In 1947–1949, the Lurgi–Ruhrgas process was used in Germany for shale oil production. In Lukavac, Bosnia and Herzegovina, two retorts for liquefaction of lignite were in operation from 1963 to 1968. The capacity of the plant was 850 tons of lignite per day.  The plant in Lincolnshire, the United Kingdom, operated in 1978–1979 with capacity of 900 tons of coal per day. In late 1960s and early 1970s oil shales from different European countries and from the Green River Formation of Colorado, the United States, were tested at the Lurgi's pilot plant in Frankfurt.  In the United States, the technology was promoted in cooperation with Dravo Corporation.
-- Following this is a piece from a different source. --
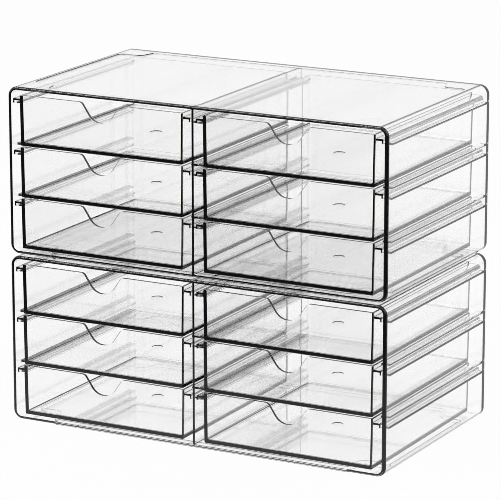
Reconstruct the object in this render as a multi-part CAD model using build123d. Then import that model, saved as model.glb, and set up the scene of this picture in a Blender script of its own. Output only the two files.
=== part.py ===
"""Two stacked clear drawer units, each a one-piece case with six slide-out drawers.

Millimetres. X runs to the right as seen from the front, Y runs to the back, Z up.
The origin is the centre of the base that the lower unit stands on.
"""
import math
import os

from build123d import *

# ---- the stack -------------------------------------------------------------
UNITS = ["lower", "upper"]
COLUMNS = ["left", "right"]
ROWS = ["top", "middle", "bottom"]

# ---- case ------------------------------------------------------------------
CASE_WIDTH = 320.5
CASE_DEPTH = 176.0
SIDE_WALL = 3.0
TOP_WALL = 2.4
FLOOR_WALL = 2.3
BACK_WALL = 2.6
PARTITION = 1.8
CORNER_RADIUS = 7.5          # the long outer edges that run from front to back
FRONT_ROUNDING = 1.65        # outer edge of the open front
BACK_CHAMFER = 0.6           # outer edge of the back
HEAD_GAP = 3.9               # top wall to the first drawer
FLOOR_GAP = 2.4              # last drawer to the floor

# ---- stacking outline: recess on top, rim underneath ---------------------------
RECESS_DEPTH = 0.6
RIM_HEIGHT = 2.5
RIM_WIDTH = 2.0
RIM_CLEARANCE = 0.5          # rim to the wall of the recess it drops into
OUTLINE_SIDE_INSET = 9.0
OUTLINE_END_INSET = 6.0
EAR_WIDTH = 23.0             # flat corner lands that the outline steps round
EAR_DEPTH = 16.5
EAR_SLANT = 4.0
OUTLINE_RADIUS = 5.0

# ---- drawer ----------------------------------------------------------------
DRAWER_HEIGHT = 39.0
DRAWER_LENGTH = 170.0
DRAWER_SIDE_GAP = 7.6        # drawer side to the wall beside it, bridged by the flange
ROW_GAP = 1.15
FRONT_WALL = 2.6
DRAWER_WALL = 2.0
DRAWER_FLOOR = 2.2
PLAN_TAPER = 1.2             # how much each side draws in from front to back
SIDE_DRAFT = 0.6             # how much each side draws in from top to bottom
BACK_CORNER_RADIUS = 3.0     # upright back corners
FOOT_CHAMFER = 0.4           # round the underside
CAVITY_CORNER_RADIUS = 2.0
CAVITY_CHAMFER = 1.0         # round the inner floor

# ---- flange on each drawer side, a little below its rim ---------------------------
FLANGE_DROP = 2.65           # drawer rim down to the top of the flange
FLANGE_THICKNESS = 1.6
FLANGE_SIDE_CLEARANCE = 1.4  # flange edge to the wall
FLANGE_SETBACK = 0.5         # behind the drawer's front face
LIP_THICKNESS = 1.2
LIP_DROP = 2.0

# ---- rails on the walls ----------------------------------------------------------
RAIL_REACH = 4.9
RAIL_TIP = 1.3
RAIL_ROOT = 1.8
RAIL_SETBACK = 8.0           # rails start this far behind the open front
RAIL_CLEARANCE = 0.25        # lip to the rail it slides on
GUARD_CLEARANCE = 2.3        # flange to the rail above it, which stops it tipping

# ---- finger notch and moulding mark ---------------------------------------------
NOTCH_DEPTH = 14.6
NOTCH_TOP_HALF = 16.5
NOTCH_FOOT_HALF = 6.5
NOTCH_TOP_RADIUS = 4.0
NOTCH_FOOT_SHARE = 0.97      # of its floor that the two rounded feet take up
MARK_RADIUS = 4.4
MARK_SIDES = 16
MARK_DEPTH = 0.5

# ---- worked out ------------------------------------------------------------------
ROW_PITCH = DRAWER_HEIGHT + ROW_GAP
FLOOR_BOTTOM = RIM_HEIGHT
FLOOR_TOP = FLOOR_BOTTOM + FLOOR_WALL
ROOF_BOTTOM = FLOOR_TOP + FLOOR_GAP + len(ROWS) * ROW_PITCH - ROW_GAP + HEAD_GAP
CASE_TOP = ROOF_BOTTOM + TOP_WALL
UNIT_PITCH = CASE_TOP - RECESS_DEPTH
FRONT = -CASE_DEPTH / 2
BACK = CASE_DEPTH / 2
BAY_DEPTH = CASE_DEPTH - BACK_WALL
BAY_WIDTH = (CASE_WIDTH - 2 * SIDE_WALL - (len(COLUMNS) - 1) * PARTITION) / len(COLUMNS)
BAY_PITCH = BAY_WIDTH + PARTITION
HALF_DRAWER = BAY_WIDTH / 2 - DRAWER_SIDE_GAP
ROW_TOPS = [ROOF_BOTTOM - HEAD_GAP - row * ROW_PITCH for row in range(len(ROWS))]
BAY_CENTRES = [(col - (len(COLUMNS) - 1) / 2) * BAY_PITCH for col in range(len(COLUMNS))]
SEAT = 0.6                   # how far ribs and flanges run into the wall that carries them


def block(x, y, z):
    """A box from its low and high corners along each axis."""
    size = [high - low for low, high in (x, y, z)]
    return Pos(x[0], y[0], z[0]) * Box(*size, align=(Align.MIN,) * 3)


def along_depth(points, start, end):
    """A profile given as (x, z) points, run from one depth to another."""
    profile = make_face(Polyline(*[(x, start, z) for x, z in points], close=True))
    return extrude(profile, amount=end - start, dir=(0, 1, 0))


def stacking_outline(inset):
    """The stepped outline that units share, drawn in by an inset all round."""
    side = CASE_WIDTH / 2 - OUTLINE_SIDE_INSET - inset
    end = CASE_DEPTH / 2 - OUTLINE_END_INSET - inset
    ear_y = CASE_DEPTH / 2 - OUTLINE_END_INSET - EAR_DEPTH - inset
    ear_x = CASE_WIDTH / 2 - OUTLINE_SIDE_INSET - EAR_WIDTH - inset
    corner = [(side, ear_y), (ear_x + EAR_SLANT, ear_y), (ear_x, end)]
    radii = [OUTLINE_RADIUS - inset, OUTLINE_RADIUS + inset, OUTLINE_RADIUS - inset]
    points, rounds = [], []
    for sx, sy in ((1, 1), (-1, 1), (-1, -1), (1, -1)):
        turn = 1 if sx * sy > 0 else -1
        points += [(sx * x, sy * y) for x, y in corner[::turn]]
        rounds += radii[::turn]
    return make_face(FilletPolyline(*points, radius=rounds, close=True))


def rail(face_x, side, flat_z, lift):
    """A tapered rib on a wall face: flat at flat_z, thicker where it meets the wall."""
    root_x, tip_x = face_x - side * SEAT, face_x + side * RAIL_REACH
    points = [(root_x, flat_z), (tip_x, flat_z), (tip_x, flat_z + lift * RAIL_TIP),
              (face_x, flat_z + lift * RAIL_ROOT), (root_x, flat_z + lift * RAIL_ROOT)]
    return along_depth(points, FRONT + RAIL_SETBACK, BACK - BACK_WALL + SEAT)


def case_shell():
    """The rounded tube with its back wall, before ribs and outlines."""
    height, middle = CASE_TOP - FLOOR_BOTTOM, (CASE_TOP + FLOOR_BOTTOM) / 2
    outer = extrude(Plane((0, BACK, middle), x_dir=(1, 0, 0), z_dir=(0, -1, 0))
                    * RectangleRounded(CASE_WIDTH, height, CORNER_RADIUS), amount=CASE_DEPTH)
    outer = fillet(outer.edges().group_by(Axis.Y)[0], FRONT_ROUNDING)
    outer = chamfer(outer.edges().group_by(Axis.Y)[-1], BACK_CHAMFER)
    inner_middle = (FLOOR_TOP + ROOF_BOTTOM) / 2
    inner_radius = CORNER_RADIUS - SIDE_WALL
    hollow = extrude(Plane((0, BACK - BACK_WALL, inner_middle), x_dir=(1, 0, 0), z_dir=(0, -1, 0))
                     * RectangleRounded(CASE_WIDTH - 2 * SIDE_WALL, ROOF_BOTTOM - FLOOR_TOP,
                                        inner_radius), amount=CASE_DEPTH)
    return outer - hollow


def make_case():
    """One case: shell, partition, rails, stacking recess and stacking rim."""
    ribs = []
    for col in range(len(COLUMNS) - 1):
        middle = (BAY_CENTRES[col] + BAY_CENTRES[col + 1]) / 2
        ribs.append(block((middle - PARTITION / 2, middle + PARTITION / 2),
                          (FRONT, BACK - BACK_WALL + SEAT),
                          (FLOOR_TOP - SEAT, ROOF_BOTTOM + SEAT)))
    for centre in BAY_CENTRES:
        for side in (-1, 1):
            face_x = centre + side * BAY_WIDTH / 2
            for row, top in enumerate(ROW_TOPS):
                flange_top = top - FLANGE_DROP
                seat_z = flange_top - FLANGE_THICKNESS - LIP_DROP - RAIL_CLEARANCE
                ribs.append(rail(face_x, -side, seat_z, -1))
                if row > 0:
                    ribs.append(rail(face_x, -side, flange_top + GUARD_CLEARANCE, 1))
    recess = extrude(Pos(0, 0, UNIT_PITCH) * stacking_outline(0), amount=TOP_WALL)
    ring = stacking_outline(RIM_CLEARANCE) - stacking_outline(RIM_CLEARANCE + RIM_WIDTH)
    rim = extrude(ring, amount=RIM_HEIGHT + FLOOR_WALL / 2)
    return case_shell() + ribs - recess + rim


def tapered_block(half_width, y, z):
    """A block whose sides draw in towards the back and the bottom."""
    body = block((-half_width, half_width), y, z)
    taper, draft = PLAN_TAPER / DRAWER_LENGTH, SIDE_DRAFT / DRAWER_HEIGHT
    for side in (-1, 1):
        cut = Plane((side * half_width, y[0], z[1]), z_dir=(-side, -taper, draft))
        body = split(body, bisect_by=cut, keep=Keep.TOP)
    return body


def soften_tub(body, corner_radius, foot):
    """Round the upright back corners and break the edges round the underside."""
    back_edges = body.edges().group_by(Axis.Y)[-1]
    upright = [edge for edge in back_edges if edge.bounding_box().size.Z > DRAWER_HEIGHT / 2]
    body = fillet(upright, corner_radius)
    return chamfer(body.edges().group_by(Axis.Z)[0], foot)


def finger_notch(top):
    """A bell-shaped cut through the middle of the drawer's front."""
    above = DRAWER_WALL
    turn = math.atan2(NOTCH_DEPTH, NOTCH_TOP_HALF - NOTCH_FOOT_HALF)
    foot_radius = NOTCH_FOOT_SHARE * NOTCH_FOOT_HALF / math.tan(turn / 2)
    points = [(-NOTCH_TOP_HALF - NOTCH_TOP_RADIUS * 2, top + above),
              (-NOTCH_TOP_HALF - NOTCH_TOP_RADIUS * 2, top), (-NOTCH_TOP_HALF, top),
              (-NOTCH_FOOT_HALF, top - NOTCH_DEPTH), (NOTCH_FOOT_HALF, top - NOTCH_DEPTH),
              (NOTCH_TOP_HALF, top), (NOTCH_TOP_HALF + NOTCH_TOP_RADIUS * 2, top),
              (NOTCH_TOP_HALF + NOTCH_TOP_RADIUS * 2, top + above)]
    rounds = [0, 0, NOTCH_TOP_RADIUS, foot_radius, foot_radius, NOTCH_TOP_RADIUS, 0, 0]
    start = FRONT - above
    line = FilletPolyline(*[(x, start, z) for x, z in points], radius=rounds, close=True)
    return extrude(make_face(line), amount=FRONT_WALL + 2 * above, dir=(0, 1, 0))


def flange(side, rim):
    """An outward flange with a turned-down lip along one drawer side, below the rim."""
    top = rim - FLANGE_DROP
    root = HALF_DRAWER - DRAWER_WALL / 2 - PLAN_TAPER / 2
    edge = HALF_DRAWER + DRAWER_SIDE_GAP - FLANGE_SIDE_CLEARANCE
    low = top - FLANGE_THICKNESS
    points = [(root, top), (edge, top), (edge, low - LIP_DROP),
              (edge - LIP_THICKNESS, low - LIP_DROP), (edge - LIP_THICKNESS, low), (root, low)]
    return along_depth([(side * x, z) for x, z in points],
                       FRONT + FLANGE_SETBACK, FRONT + DRAWER_LENGTH)


def make_drawer(top):
    """One drawer, centred on X, with its rim at the given height."""
    bottom = top - DRAWER_HEIGHT
    deep, tall = (FRONT, FRONT + DRAWER_LENGTH), (bottom, top)
    tub = soften_tub(tapered_block(HALF_DRAWER, deep, tall), BACK_CORNER_RADIUS, FOOT_CHAMFER)
    inner_deep = (FRONT + FRONT_WALL, FRONT + DRAWER_LENGTH - DRAWER_WALL)
    inner_tall = (bottom + DRAWER_FLOOR, top)
    slack = PLAN_TAPER * FRONT_WALL / DRAWER_LENGTH
    hollow = tapered_block(HALF_DRAWER - DRAWER_WALL - slack, inner_deep, inner_tall)
    hollow = soften_tub(hollow, CAVITY_CORNER_RADIUS, CAVITY_CHAMFER)
    mark = Pos(0, FRONT + DRAWER_LENGTH / 2, inner_tall[0] - MARK_DEPTH)
    dimple = mark * extrude(RegularPolygon(MARK_RADIUS, MARK_SIDES), amount=2 * MARK_DEPTH)
    return tub + flange(-1, top) + flange(1, top) - hollow - dimple - finger_notch(top)


def main():
    os.makedirs("parts", exist_ok=True)
    case = make_case()
    drawers = {row: make_drawer(top) for row, top in zip(ROWS, ROW_TOPS)}
    for level, unit in enumerate(UNITS):
        lift = level * UNIT_PITCH
        export_step(Pos(0, 0, lift) * case, f"parts/{unit}_case.step")
        for column, centre in zip(COLUMNS, BAY_CENTRES):
            for row, drawer in drawers.items():
                placed = Pos(centre, 0, lift) * drawer
                export_step(placed, f"parts/{unit}_{column}_{row}_drawer.step")
    print(f"unit pitch {UNIT_PITCH:.2f}, stack height {UNIT_PITCH * (len(UNITS) - 1) + CASE_TOP:.2f}")
    print(f"bay width {BAY_WIDTH:.2f}, drawer width {2 * HALF_DRAWER:.2f}")


if __name__ == "__main__":
    main()
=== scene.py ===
"""Two stacked clear drawer units: looks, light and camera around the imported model."""
import math

import bmesh
import bpy
from mathutils import Matrix, Vector


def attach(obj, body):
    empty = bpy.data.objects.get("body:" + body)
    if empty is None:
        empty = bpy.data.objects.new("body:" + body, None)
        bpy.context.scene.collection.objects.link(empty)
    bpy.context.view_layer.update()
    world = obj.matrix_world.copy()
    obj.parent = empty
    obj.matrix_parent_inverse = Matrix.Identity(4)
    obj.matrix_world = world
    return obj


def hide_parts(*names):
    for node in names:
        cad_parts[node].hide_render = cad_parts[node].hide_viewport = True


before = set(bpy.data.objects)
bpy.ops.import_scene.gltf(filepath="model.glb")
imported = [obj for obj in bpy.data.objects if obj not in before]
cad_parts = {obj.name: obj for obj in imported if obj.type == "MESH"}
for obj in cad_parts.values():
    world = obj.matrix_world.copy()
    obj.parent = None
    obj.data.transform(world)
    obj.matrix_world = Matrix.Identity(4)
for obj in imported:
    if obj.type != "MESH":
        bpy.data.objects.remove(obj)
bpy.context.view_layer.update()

# Camera, at the photograph's viewing angle. Lengths are in metres, the lens and sensor in millimetres.
EYE = Vector((1.16028, -2.16748, 0.75960))
FORWARD = Vector((-0.457168, 0.854748, -0.245770)).normalized()
UP_HINT = Vector((-0.11601, 0.21674, 0.96931))
FOCAL_LENGTH = 237.93
SENSOR = 36.0
FAR_CLIP = 50.0

# How far light is followed. The few reflections leave light that is trapped in a wall there, which
# makes the edges black.
TRAPPED_AFTER = 4
WALLS_DEEP = 40
DIFFUSE_BOUNCES = 2
FILTER_WIDTH = 0.8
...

In the 1970s, the technology was licensed to the Rio Blanco Shale Oil Project for construction of a modular retort in combination with the modified in situ process.  However, this plan was terminated.

In 1980, the Natural Resources Authority of Jordan commissioned from the Klöckner-Lurgi consortium a pre-feasibility study of construction of an oil shale retorting complex in Jordan using the Lurgi–Ruhrgas process. However, although the study found the technology feasible, it was never implemented.

Technology
The Lurgi–Ruhrgas process is a hot recycled solids technology, which processes fine particles of coal or oil shale sized . As a heat carrier, it uses spent char or spent oil shale (oil shale ash), mixed with sand or other more durable materials.  In this process, crushed coal or oil shale is fed into the top of the retort.  In retort, coal or oil shale is mixed with the  heated char or spent oil shale particles in the mechanical mixer (screw conveyor).  The heat is transferred from the heated char or spent oil shale to the coal or raw oil shale causing pyrolysis. As a result, oil shale decomposes to shale oil vapors, oil shale gas and spent oil shale.  The oil vapor and product gases pass through a hot cyclone for cleaning before sending to a condenser. In the condenser, shale oil is separated from product gases.

The spent oil shale, still including residual carbon (char), is burnt at a lift pipe combustor to heat the process.  If necessary, additional fuel oil is used for combustion.  During the combustion process, heated solid particles in the pipe are moved to the surge bin by pre-heated air that is introduced from the bottom of the pipe. At the surge bin, solids and gases are separated, and solid particles are transferred to the mixer unit to conduct the pyrolysis of the raw oil shale.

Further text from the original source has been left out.